SINCE I rarely post items about my personal life, I decided to make an exception today. On my very recent vacation, I taught myself a valuable lesson in bowling — a lesson that cost me an entire game that was filled with gutter balls and oddities. It was a game of exploration and experimentation.

I decided that I wanted to master ball curling, thus hitting the pins much like the pros while spinning the ball elegantly. This ended up far more successfully than I had imagined and I would like to share tips based on my amateur experience.

  • Firstly, I count my steps (approximately 4) as I walk backwards to identify a good starting position, ensuring that I throw as my left foot stomps forward
  • I approach the track by treading across the left side rather close to the gutter. This turns out to be helpful as I am right-handed, hence I must spin to the left
  • Bending of the wrist gives the ball its spin. The grip with the ball is rather steady when the wrist is perpendicular with respect to the forearm. I was once told that by a childhood friend who played in the leagues.
  • The ball must be thrown in a sharp angle so that it nearly collapses onto the right gutter. Otherwise, it may spin to the left too early.
  • To give the ball little time to travel before it changes direction, the throw must be fast. The speed also gives extra power, which is crucial.

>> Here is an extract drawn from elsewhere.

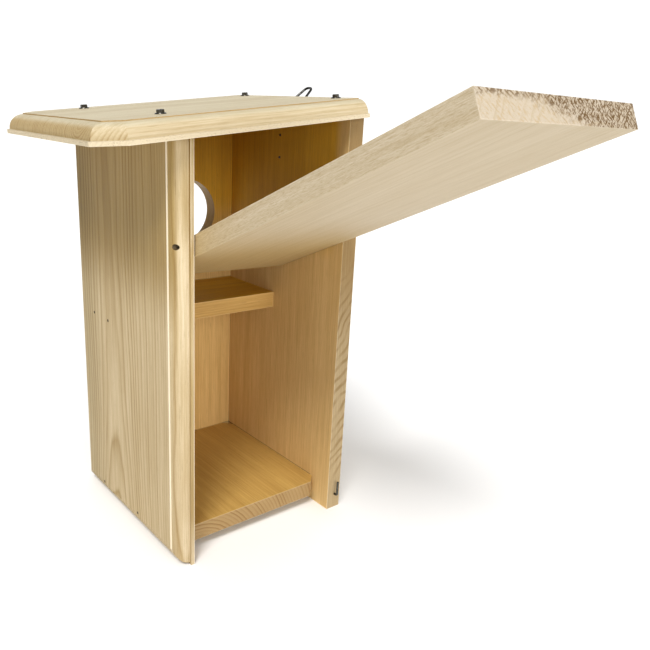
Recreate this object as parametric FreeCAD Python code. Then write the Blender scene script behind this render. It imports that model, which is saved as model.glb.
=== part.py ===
"""Side-opening pine nest box with a sloping roof, millimetres, +Z up.

The origin is the middle of the bottom edge of the back board's outer face, the
edge that is offered up to a post or wall.  The front board faces -Y, the
entrance hole is in the -X side, and the +X side is a door that swings out and up
on two nails.  The door is modelled open, as it is left for cleaning.
"""

import FreeCAD
import Part
import math
import os

V = FreeCAD.Vector

# ---- boards ----
BOARD = 19.05  # every board is planed one-inch pine
INNER_GAP = 184.15  # between the front and back boards: one planed 1x8
BOX_WIDTH = 242.0  # along X, over the edges of the front and back boards
BOX_DEPTH = INNER_GAP + 2 * BOARD
HALF_WIDTH = BOX_WIDTH / 2
FRONT_INNER_Y = BOARD - BOX_DEPTH
BACK_INNER_Y = -BOARD
MIDDLE_Y = -BOX_DEPTH / 2

# ---- roof ----
FRONT_HEIGHT = 436.0  # of the front board, at its outer face
ROOF_SLOPE = 7.0  # degrees, low at the front
FRONT_OVERHANG = 70.5
SIDE_OVERHANG = 9.0
ROOF_CLIP = 24.2  # each front corner is cut off by this much along both edges

# ---- routed edge: a small step, a quarter round, a ledge, then a thin lip ----
STEP = 1.0
LEDGE = 2.6
LIP = 4.0
ROUND = BOARD - STEP - LIP
ROUTED_WIDTH = ROUND + LEDGE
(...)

My main problems were often too much of a spin or reluctance to let the ball approach the gutters. It is simply adverse to instincts. Ultimately, I managed to consistently hit the pins at almost 30 degrees (towards the end of the track) and I had almost no gutter balls. As bowling is very repetitive, I need more experience. Nonetheless, I hit a few admirable strikes and spares that day, all of which involved a sharp spin and very powerful impact.

Up until a week ago I hit the pins by chucking the ball straight down the middle. At the age of 16 or thereabouts I hit 140+ at my best. Without hitting the pins diagonally it is rather hard to achieve high scores. I look at my transition to the spin as a form of long-term ‘investment’. I also find it much more rewarding to practice and for others to observe.